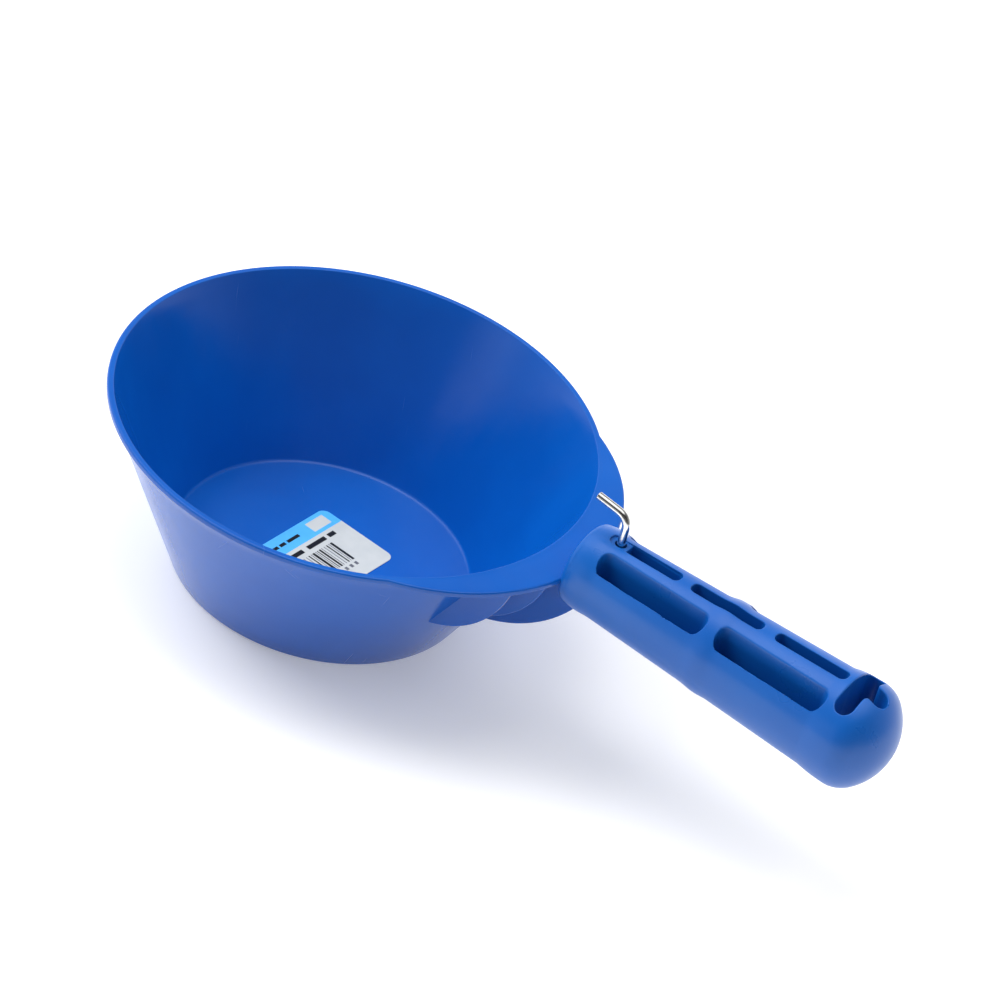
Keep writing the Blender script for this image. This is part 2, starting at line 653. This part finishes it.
def plastic(name, colour, shade, roughness, grain, specks=True):
    """Moulded plastic: cloudy tone, faint streaks, light scratches, a fine skin and a few specks."""
    nodes = Nodes(name)
    place = nodes.add("TexCoord").outputs["Object"]
    cloud = nodes.noise(place, 22.0, 3.0)
    base = nodes.mix(nodes.spread(cloud, 0.35, 0.65), colour, shade)
    split = nodes.add("SeparateXYZ", {0: place})
    angle = nodes.maths("ARCTAN2", split.outputs[1], split.outputs[0])
    round_it = nodes.maths("MULTIPLY", angle, 9.0)
    up = nodes.maths("MULTIPLY", split.outputs[2], 12.0)
    streak_place = nodes.add("CombineXYZ", {0: round_it, 1: up}).outputs[0]
    streak = nodes.noise(streak_place, 1.6, 3.0)
    base = nodes.mix(nodes.spread(streak, 0.3, 0.7, 0.0, 0.16), base, shade)
    first, second = scratches(nodes, place, 0.7, 1.0), scratches(nodes, place, 2.1, 4.0)
    scuff = nodes.maths("ADD", first, second, clamp=True)
    base = nodes.mix(nodes.maths("MULTIPLY", scuff, 0.2), base, rgb(110, 160, 220))
    if specks:
        dots = nodes.add("TexVoronoi", {"Vector": place, "Scale": 90.0})
        dot = nodes.spread(dots.outputs["Distance"], 0.012, 0.02, 1.0, 0.0)
        draw = nodes.add("SeparateColor", {0: dots.outputs["Color"]}).outputs[0]
        shown = nodes.maths("MULTIPLY", dot, nodes.spread(draw, 0.93, 0.94))
        base = nodes.mix(nodes.maths("MULTIPLY", shown, 0.7), base, rgb(190, 205, 225))
    nodes.set(Base_Color=base, IOR=1.49)
    worn = nodes.spread(nodes.noise(place, 60.0, 4.0), 0.3, 0.7, roughness - 0.03, roughness + 0.05)
    worn = nodes.maths("ADD", worn, nodes.maths("MULTIPLY", scuff, 0.2))
    worn = nodes.maths("ADD", worn, nodes.spread(streak, 0.3, 0.7, -0.02, 0.03), clamp=True)
    nodes.set(Roughness=worn)
    peel = nodes.noise(place, 240.0, 2.0)
    fine = nodes.noise(place, grain, 2.0)
    skin = nodes.maths("MULTIPLY", peel, 0.6)
    height = nodes.maths("ADD", skin, nodes.maths("MULTIPLY", fine, 0.25))
    height = nodes.maths("SUBTRACT", height, nodes.maths("MULTIPLY", scuff, 0.3))
    nodes.bump(height, 0.06, 0.0004)
    return nodes.material


def wire_metal():
    """Bright plating with faint drawing lines and small duller patches."""
    nodes = Nodes("plated_wire")
    place = nodes.add("TexCoord").outputs["Object"]
    drawn = nodes.add("Mapping", {"Vector": place, "Scale": (2400, 2400, 90)}).outputs[0]
    lines = nodes.noise(drawn, 1.0)
    patch = nodes.noise(place, 420.0, 3.0)
    tone = nodes.mix(nodes.spread(patch, 0.4, 0.7), rgb(240, 240, 238), rgb(212, 212, 210))
    nodes.set(Base_Color=tone, Metallic=1.0)
    dull = nodes.spread(patch, 0.35, 0.7, 0.08, 0.18)
    nodes.set(Roughness=nodes.maths("ADD", dull, nodes.maths("MULTIPLY", lines, 0.06)))
    nodes.bump(lines, 0.15, 0.0001)
    return nodes.material


def paper(name, colour, shade):
    """Coated paper, or the ink on it."""
    nodes = Nodes(name)
    place = nodes.add("TexCoord").outputs["Object"]
    tone = nodes.mix(nodes.spread(nodes.noise(place, 150.0, 4.0), 0.4, 0.7), colour, shade)
    nodes.set(Base_Color=tone, IOR=1.45)
    nodes.set(Roughness=nodes.spread(nodes.noise(place, 500.0, 3.0), 0.3, 0.7, 0.28, 0.4))
    nodes.bump(nodes.noise(place, 2600.0), 0.08, 0.0001)
    return nodes.material


# ---------- label ----------

WHITE, BAND, INK, GREY = range(4)


def label_print():
    """Generic print as (low x, high x, low y, high y, ink), in the label's own directions."""
    edge, end, band_width = LABEL_HALF_WIDTH, LABEL_HALF_LENGTH, 8.2
    marks = [(-edge, -edge + band_width, -end, end, BAND)]
    marks.append((-14.4, -9.6, 8.5, 17.6, WHITE))
    upper_dashes = ((-13.0, 4.2), (-7.9, 3.0), (-3.9, 6.3))
    lower_dashes = ((-15.5, 5.0), (-9.3, 6.2), (-0.6, 9.6), (10.6, 3.6))
    marks += [(-12.6, -11.2, y, y + width, INK) for y, width in upper_dashes]
    marks += [(-6.3, -4.4, y, y + width, INK) for y, width in lower_dashes]
    place, bars_end, rule = -17.5, 9.0, 0
    pattern = (0.9, 0.35, 0.35, 0.6, 0.35, 1.1, 0.35, 0.45)
    while place < bars_end:
        width = pattern[rule % len(pattern)]
        gap = pattern[(rule * 3 + 2) % len(pattern)] * 0.7 + 0.25
        marks.append((-2.4, 8.2, place, place + width, INK if width > 0.4 else GREY))
        place += width + gap
        rule += 1
    marks += [(9.3, 10.9, y, y + 1.3, GREY) for y in np.arange(-14.0, 8.0, 2.6)]
    return marks


def make_label(materials):
    """A thin slab with round corners, cut along every mark's edges so that faces carry the inks."""
    low, high = node_box("floor_label")
    half_sizes = (LABEL_HALF_WIDTH, LABEL_HALF_LENGTH)
    middle = (low + high) / 2
    outline = []
    for sx, sy, first in ((1, 1, 0), (-1, 1, 90), (-1, -1, 180), (1, -1, 270)):
        for step in range(9):
            angle = math.radians(first + step * 90 / 8)
            x = sx * (LABEL_HALF_WIDTH - LABEL_CORNER) + LABEL_CORNER * math.cos(angle)
            y = sy * (LABEL_HALF_LENGTH - LABEL_CORNER) + LABEL_CORNER * math.sin(angle)
            outline.append((x, y, 0.0))
    mesh = bmesh.new()
    mesh.faces.new([mesh.verts.new(p) for p in outline])
    marks = label_print()
    for axis in (0, 1):
        levels = sorted({round(v, 3) for m in marks for v in m[2 * axis:2 * axis + 2]})
        levels = [v for v in levels if abs(v) < half_sizes[axis] - 0.01]
        normal = (1, 0, 0) if axis == 0 else (0, 1, 0)
        for level in levels:
            bmesh.ops.bisect_plane(mesh, geom=mesh.verts[:] + mesh.edges[:] + mesh.faces[:],
                                   plane_co=Vector(normal) * level, plane_no=normal)
    for face in mesh.faces:
        centre = face.calc_center_median()
        for low_x, high_x, low_y, high_y, ink in marks:
            if low_x < centre.x < high_x and low_y < centre.y < high_y:
                face.material_index = ink
    rim = [e for e in mesh.edges if e.is_boundary]
    made = bmesh.ops.extrude_edge_only(mesh, edges=rim)["geom"]
    down = [v for v in made if isinstance(v, bmesh.types.BMVert)]
    for vertex in down:
        vertex.co.z -= high[2] - low[2]
    lowered = set(down)
    bottom = [e for e in made
              if isinstance(e, bmesh.types.BMEdge) and all(v in lowered for v in e.verts)]
    bmesh.ops.contextual_create(mesh, geom=bottom)
    bmesh.ops.recalc_face_normals(mesh, faces=mesh.faces[:])
    spin = Matrix.Translation((middle[0], middle[1], high[2])) @ Matrix.Rotation(LABEL_TURN, 4, "Z")
    mesh.transform(Matrix.Scale(MM, 4) @ spin)
    data = bpy.data.meshes.new("printed_label")
    mesh.to_mesh(data)
    mesh.free()
    for item in materials:
        data.materials.append(item)
    piece = bpy.data.objects.new("printed_label", data)
    bpy.context.scene.collection.objects.link(piece)
    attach(piece, "scoop")
    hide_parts("floor_label")
    return piece


# ---------- build ----------

bowl_plastic = plastic("bowl_blue", rgb(6, 91, 185), rgb(5, 83, 175), 0.17, 1400.0)
grip_plastic = plastic("grip_blue", rgb(14, 97, 186), rgb(11, 90, 178), 0.3, 2200.0, specks=False)
label_materials = [paper("label_white", rgb(202, 206, 204), rgb(195, 200, 199)),
                   paper("label_band", rgb(84, 184, 252), rgb(78, 176, 246)),
                   paper("label_ink", rgb(14, 16, 22), rgb(24, 26, 32)),
                   paper("label_grey", rgb(96, 100, 110), rgb(112, 116, 124))]

bowl = make_bowl()
bowl.data.materials.append(bowl_plastic)
ribs = [make_rib("gusset_keel", KEEL_CENTRE_X, KEEL_CENTRE_HEIGHT, KEEL_RADIUS)]
for steps, place in ((1, "inner"), (2, "outer")):
    edge = COLLAR_CENTRE + math.sqrt(COLLAR_RADIUS ** 2 - (RIB_PITCH * steps) ** 2)
    rise = RIB_CENTRE_HEIGHT - LIP_BOTTOM
    centre = edge - RIB_SETBACK - math.sqrt(RIB_RADIUS ** 2 - rise ** 2)
    for side in ("left", "right"):
        ribs.append(make_rib(f"gusset_{place}_{side}", centre, RIB_CENTRE_HEIGHT, RIB_RADIUS))
for rib in ribs:
    rib.data.materials.append(bowl_plastic)
grip = make_grip()
grip.data.materials.append(grip_plastic)
hook = make_hook()
hook.data.materials.append(wire_metal())
make_label(label_materials)


# ---------- studio, in metres ----------

OBJECT_MIDDLE = (0.05, 0, 0.03)
LAMPS = (("key", (-1.2, -0.3, 1.35), (1.0, 1.0), 23.0),
         ("top", (-0.2, 0.1, 1.8), (0.9, 0.9), 8.0),
         ("fill", (0.9, 0.6, 1.5), (1.2, 1.0), 5.0))
# Directions of the bright side of the room, a window and a softbox.
BRIGHT_SIDE = (-0.55, 0.8, 0.2)
WINDOW = (-0.42, -0.87, 0.26)
SOFTBOX = (-0.52, 0.17, 0.84)
FLOOR_REACH, FLOOR_LEVEL = 6.0, -0.0003
CAMERA_PLACE = (0.591914, -1.084441, 0.962173)
CAMERA_TARGET = (0.043485, 0.032267, 0.040)
CAMERA_ROLL = math.radians(16.169)
CAMERA_LENS, CAMERA_SENSOR = 164.23, 36.0


def look_at(thing, place, target, roll=0.0):
    place, target = Vector(place), Vector(target)
    turn = (target - place).to_track_quat("-Z", "Y").to_matrix().to_4x4()
    thing.matrix_world = Matrix.Translation(place) @ turn @ Matrix.Rotation(roll, 4, "Z")


def add_lamp(name, place, target, size, power):
    lamp = bpy.data.lights.new(name, "AREA")
    lamp.shape = "RECTANGLE"
    lamp.size, lamp.size_y = size
    lamp.energy = power
    thing = bpy.data.objects.new(name, lamp)
    thing.visible_glossy = False
    bpy.context.scene.collection.objects.link(thing)
    look_at(thing, place, target)


def make_world():
    """White light, dimmer from the camera's side. Gloss shows a pale backdrop and soft lights."""
    world = bpy.data.worlds.new("studio")
    bpy.context.scene.world = world
    world.use_nodes = True
    tree = world.node_tree
    background = tree.nodes["Background"]

    def add(kind, inputs, **settings):
        node = tree.nodes.new("ShaderNode" + kind)
        for key, value in settings.items():
            setattr(node, key, value)
        for key, value in inputs.items():
            if isinstance(value, bpy.types.NodeSocket):
                tree.links.new(value, node.inputs[key])
            else:
                node.inputs[key].default_value = value
        return node

    def ramp(value, low, high, to_low, to_high):
        return add("MapRange", {0: value, 1: low, 2: high, 3: to_low, 4: to_high}).outputs[0]

    def maths(operation, a, b):
        return add("Math", {0: a, 1: b}, operation=operation).outputs[0]

    def towards(axis):
        return add("VectorMath", {0: direction, 1: axis}, operation="DOT_PRODUCT").outputs["Value"]

    direction = add("TexCoord", {}).outputs["Generated"]
    height = add("SeparateXYZ", {0: direction}).outputs[2]
    facing = towards(BRIGHT_SIDE)
    walls = maths("MULTIPLY", ramp(height, 0.1, 0.62, 1.0, 0.2), ramp(facing, -0.5, 0.5, 0.16, 1.0))
    lit = maths("ADD", walls, ramp(height, 0.84, 0.95, 0.0, 1.2))
    window = ramp(towards(WINDOW), 0.96, 1.0, 0.0, 0.6)
    softbox = ramp(towards(SOFTBOX), 0.91, 0.97, 0.0, 1.1)
    seen = maths("ADD", lit, maths("ADD", window, softbox))
    even = ramp(facing, -0.5, 0.5, 0.28, 0.95)
    gloss = add("LightPath", {}).outputs["Is Glossy Ray"]
    strength = ramp(gloss, 0.0, 1.0, even, seen)
    tree.links.new(strength, background.inputs[1])
    background.inputs[0].default_value = (1, 1, 1, 1)


def make_floor():
    corners = [(x * FLOOR_REACH, y * FLOOR_REACH, FLOOR_LEVEL)
               for x, y in ((-1, -1), (1, -1), (1, 1), (-1, 1))]
    mesh = bpy.data.meshes.new("studio_floor")
    mesh.from_pydata(corners, [], [(0, 1, 2, 3)])
    floor = bpy.data.objects.new("studio_floor", mesh)
    bpy.context.scene.collection.objects.link(floor)
    nodes = Nodes("studio_floor_white")
    nodes.set(Base_Color=(0.85, 0.85, 0.85, 1), Roughness=0.9)
    nodes.set(Emission_Color=(1, 1, 1, 1), Emission_Strength=0.26)
    nodes.shader.inputs["Specular IOR Level"].default_value = 0.1
    mesh.materials.append(nodes.material)


def make_camera():
    camera = bpy.data.cameras.new("photo_camera")
    camera.sensor_width = CAMERA_SENSOR
    camera.lens = CAMERA_LENS
    camera.clip_end = 20.0
    thing = bpy.data.objects.new("photo_camera", camera)
    bpy.context.scene.collection.objects.link(thing)
    look_at(thing, CAMERA_PLACE, CAMERA_TARGET, CAMERA_ROLL)
    bpy.context.scene.camera = thing


make_floor()
make_camera()
for lamp_name, lamp_place, lamp_size, lamp_power in LAMPS:
    add_lamp(lamp_name, lamp_place, OBJECT_MIDDLE, lamp_size, lamp_power)
make_world()
bpy.context.scene.view_settings.view_transform = "Standard"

Exercise requirements: Report only the number of lines in the data above that contain "piece".

Answer for the task: 4